Players need to chain 3 cards together in order to unleash an attack. Linking multiple cards of the same color together will increase the strength of the attack, with the first card in the chain determining which attack is used. Heartless can interrupt these attacks on their turn within this pseudo-real-time battle system, while your partners will also aid you in battle.

While Dark Road promises to explore Xehanort’s past, chapter 1 of this story sees Xehanort, Eraqus, and 4 other students named Vor, Bragi, Urd, and Hermod, sent out from their school on Scala ad Caelum in search of their missing upperclassmen. These upperclassmen had gone missing while exploring other worlds.

This is where the game’s argument as a solo experience falls apart. Despite only giving the briefest of summaries, that description summarizes almost every event that occurs within the first and only chapter available at the time of writing, save for the very ending. When this is the primary reason players are supposed to be interested in this game, the story is disappointingly non-existent at this early stage.

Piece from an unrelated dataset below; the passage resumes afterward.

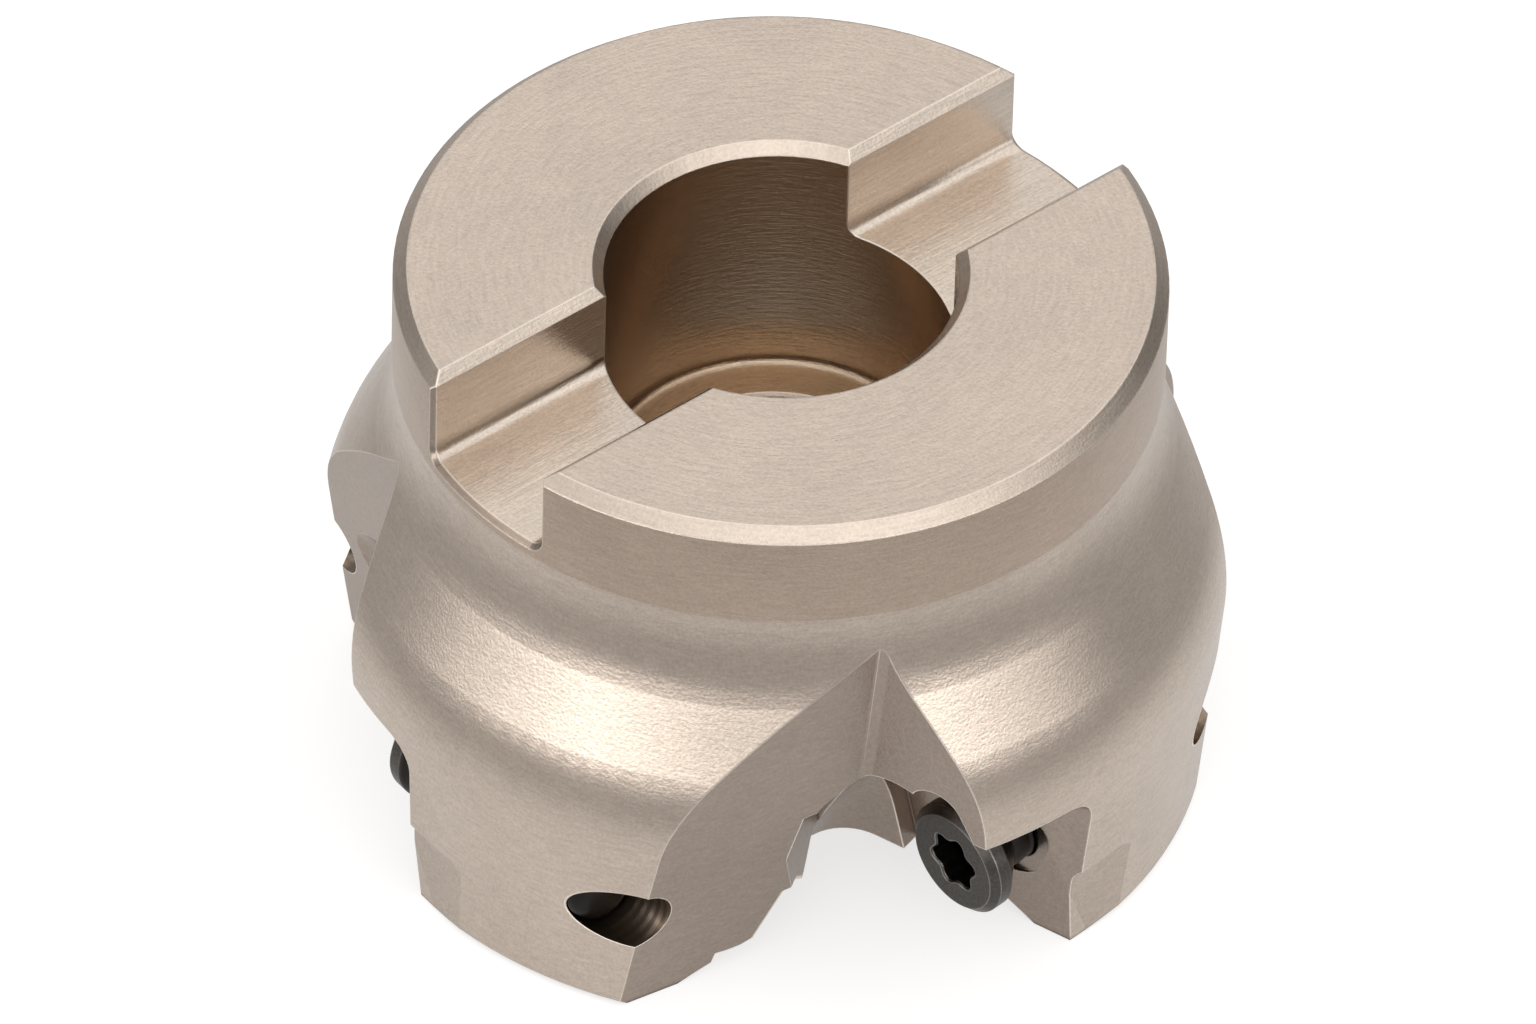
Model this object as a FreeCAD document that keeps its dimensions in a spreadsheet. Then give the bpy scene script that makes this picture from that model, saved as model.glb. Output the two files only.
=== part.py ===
import FreeCAD, Part
import math
import os
import Sketcher

# Indexable shell mill, four teeth, right-hand cutting, parked without its inserts.
# Millimetres. The spindle axis is Z. The tooth tips stand on Z = 0 and the spindle face
# is on top. The drive slot runs along X.

Vector = FreeCAD.Vector
Rotation = FreeCAD.Rotation
Placement = FreeCAD.Placement
AXIS_X = Vector(1, 0, 0)
AXIS_Y = Vector(0, 1, 0)
AXIS_Z = Vector(0, 0, 1)
UPRIGHT = Rotation()
# Two places closer than this are one place.
TOUCH = 1e-4

# Driving dimensions: name, value, what it is.
DIMENSIONS = [
    # Turned blank, outside. Depths run down from the spindle face.
    ("body_height", 38.7, "spindle face to tooth tips"),
    ("hub_diameter", 48.0, "spindle-side disc"),
    ("hub_depth", 7.3, "straight length of the disc"),
    ("hub_chamfer", 0.85, "outer chamfer of the spindle face"),
    ("neck_inset", 0.35, "how far the neck lies inside the disc"),
    ("flare_top_depth", 11.4, "where the neck turns into the flare"),
    ("flare_foot_depth", 21.4, "where the flare turns into the skirt"),
    ("skirt_diameter", 57.3, "across the shoulder before it is rounded"),
    ("foot_diameter", 54.9, "across the tooth tips"),
    ("neck_round", 12.0, "hollow radius between neck and flare"),
    ("shoulder_round", 12.0, "radius between flare and skirt"),
    ("foot_chamfer", 0.45, "bevel along the lower rim"),
    # Turned blank, inside and below.
    ("bore_diameter", 22.0, "arbor pilot bore"),
    ("bore_depth", 18.1, "pilot bore below the spindle face"),
    ("bore_chamfer", 0.7, "lead-in of the pilot bore"),
    ("bore_floor_round", 0.6, "corner radius at the bore floor"),
    ("passage_diameter", 15.8, "way through for the arbor screw"),
    ("passage_chamfer", 0.25, "broken edge of the way through"),
    ("screw_recess_diameter", 21.0, "recess for the arbor screw head"),
    ("web_thickness", 9.0, "metal between bore floor and screw recess"),
    ("dish_depth", 3.3, "hollow of the lower face"),
    ("dish_diameter", 39.0, "flat floor of that hollow"),
    ("foot_land", 3.0, "flat rim that the tips stand on"),
    # Drive slot.
    ("slot_width", 10.4, "for the arbor drive keys"),
    ("slot_depth", 6.4, "below the spindle face"),
    ("slot_chamfer", 0.6, "broken edges of the slot on the spindle face"),
    ("slot_mouth_chamfer", 0.35, "broken edges of its two mouths"),
    ("slot_floor_round", 0.8, "radius between slot wall and floor"),
    # Teeth. Angles are in degrees, seen from the spindle side.
    ("tooth_count", 4, "cutting teeth"),
    ("first_tooth_angle", 177.8, "leading tip of the first tooth"),
    ("wide_pitch", 97.2, "first to second tooth, the others share the rest"),
    ("tooth_span", 33.2, "leading tip to trailing tip"),
    ("radial_rake", 12.4, "insert seat against the radius"),
    ("axial_rake", 6.5, "insert seat against the axis"),
    ("chip_face_offset", 5.0, "chip face in front of the insert seat"),
    ("wide_chip_face_offset", 6.35, "the same after the wide pitch, tooth 2"),
    ("trailing_angle", 82.6, "way that the back of a tooth faces"),
    ("trailing_lean", 10.4, "how far that back faces down"),
    ("gullet_round", 0.8, "radius in the valley of a gullet"),
    # Insert pocket, measured on the seat from the tooth's leading tip.
    ("hole_inset", 5.2, "screw hole inward of the tip"),
    ("hole_height", 7.8, "screw hole above the tip"),
    ("seat_ceiling", 12.1, "top of the pocket at the rim"),
    ("seat_wall_inset", 2.0, "where that ceiling turns into the sloping wall"),
    ("seat_wall_angle", 61.0, "slope of that wall"),
    ("corner_relief_inset", 5.6, "relief for the insert's upper corner"),
    ("corner_relief_height", 15.4, "height of that relief"),
    ("corner_relief_radius", 1.9, "size of that relief"),
    ("dome_inset", 8.7, "round top of the pocket's inner end"),
    ("dome_height", 12.2, "height of its centre"),
    ("dome_radius", 4.3, "its radius"),
    ("seat_foot_inset", 10.5, "inner end of the seat at the tips"),
    ("chip_space_inset", 20.0, "inner corner of the chip space"),
    ("chip_space_front", 1.5, "chip space in front of the seat"),
    ("chip_space_outlet", 6.8, "outer end of its ceiling, inward of the tip"),
    ("chip_space_angle", 57.0, "opening angle of the chip space"),
    ("chip_space_lean", 20.0, "how far its outer side leans in towards the top"),
    ("chip_space_height", 15.6, "its height above the tips"),
    ("chip_space_round", 3.2, "its corner radius"),
    ("heel_round", 4.5, "round lower edge of a tooth beside the chip space"),
    ("heel_height", 1.9, "lowest point of that round"),
    ("scoop_inset", 0.8, "inner end of the rim relief"),
    ("scoop_height", 5.8, "height of that end"),
    ("scoop_ceiling", 13.3, "top of the rim relief"),
    ("scoop_facing", 73.0, "way the relief faces, from the seat's outward line"),
    ("scoop_lift", 7.0, "how far it faces up"),
    ("scoop_reach", 7.0, "how far the relief cutter stands in front"),
    ("scoop_round", 2.0, "corner radius of the rim relief"),
    ("corner_flat_width", 4.0, "flat behind the lower cutting corner"),
    ("corner_flat_height", 6.8, "height of that flat"),
    ("corner_flat_angle", 1.5, "way it faces, ahead of the leading tip"),
    ("corner_flat_lean", 3.0, "how far it leans out"),
    ("corner_flat_round", 1.2, "corner radius above it"),
    # Insert screws, backed out from the seat by different amounts.
    ("screw_angle", 89.0, "screw axis against the tooth's radius"),
    ("screw_rise", 1.5, "how far the screw axis rises"),
    ("thread_diameter", 4.6, "screw thread"),
    ("thread_clearance", 0.06, "radial gap in the hole"),
    ("counterbore_diameter", 6.9, "recess round the hole on the seat"),
    ("counterbore_depth", 0.8, "depth of that recess on the axis"),
    ("head_diameter", 7.7, "screw head"),
    ("head_rim", 0.9, "straight side of the head"),
    ("head_bevel", 0.5, "bevel on the face of the head"),
    ("head_cone", 1.7, "tapered underside of the head"),
    ("screw_1_standoff", 2.9, "head face of the first screw in front of the seat"),
    ("screw_2_standoff", 4.2, "the same for the second screw"),
    ("screw_3_standoff", 3.6, "the same for the third screw"),
    ("screw_4_standoff", 3.0, "the same for the fourth screw"),
    ("screw_length", 18.2, "head face to bevelled end"),
    ("screw_end_bevel", 1.1, "bevelled end of the thread"),
    ("socket_diameter", 4.6, "across the six lobes"),
    ("socket_lobe", 0.75, "radius of a lobe"),
    ("socket_depth", 2.0, "drive socket"),
]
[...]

Also, even if the gameplay is fun, it’s rendered meaningless by the game’s auto system. After you’ve leveled up a few times, it’s easy to just set the game on autopilot against low-level enemies while connecting your device to a charger and letting it play itself for a few hours. This can grind the necessary BP needed to level up and earn weekly and monthly rewards, all without lifting a finger. Put on a movie, plug in a charger, and reap the rewards a few hours later.

The grinding that makes this sort of auto-battling exists without the ability to spend money to skip it. While this is welcome as someone who dislikes the often-predatory nature of free-to-play games, why is the game still left feeling so repetitive? This then brings into question the in-game economy, which exists but is massively disincentivized. There’s no reason for a player to feel compelled to invest.

While a player has no need to worry about how a company will make a return on their investment, I think considering it helps to understand why Kingdom Hearts: Dark Road has been designed the way it has. Between the advertising campaign to bring in new players and minimal content, this isn’t designed to be a Kingdom Hearts player’s next mobile gaming investment.

Gameplay from Kingdom Hearts: Union χ

While you’re unlikely to invest in the economy of Kingdom Hearts: Dark Road directly, jewels you receive or buy within Dark Road can be used within Union χ and vice versa. If you buy one game’s premium pass, the jewels and access to premium content are shared between both games. It’s designed from the start as a dual package.

Union χ is a much more substantial experience. There’s in-game guilds and a 945 mission story that continues to expand and grow. There’s a PVP competitive scene that encourages players to fight off with their best medals, and a robust economy. There’s even deep character customization.

If Kingdom Hearts: Dark Road can get players to try out the main game through the interlinked economies without needing a separate application, that’s a job well done for Square Enix. I’ve restarted Union χ having first played it before Kingdom Hearts 3’s release now that the app is back on my iPad, so to that extent, the game is a resounding success. If even a small number of those who play Dark Road make the jump, that’s all Square Enix need.

Kingdom Hearts: Dark Road: Side Content to the Main Event

Kingdom Hearts: Dark Road Doesn’t Do Enough for Encourage Fans to Invest

It’s difficult to recommend Kingdom Hearts: Dark Road on its own merits. Unless you care, and I mean DEEPLY care, about the larger lore for this series, there’s little to entice you to play this game. Even then, this first episode is mostly an introduction and only lightly scratches the surface of Xehanort and Master Eraqus’ past like the game promises.

As an advertisement for Union χ, it’s a much greater success. In that sense, I would argue that series fans can get enough out of both Dark Road and Union X combined to be worth downloading, especially since Union χ doesn’t railroad players into spending money unless they invest in the game’s PVP scene. Combined they’re worth your time, but Dark Road is too barren and unsubstantial to recommend on its own merits.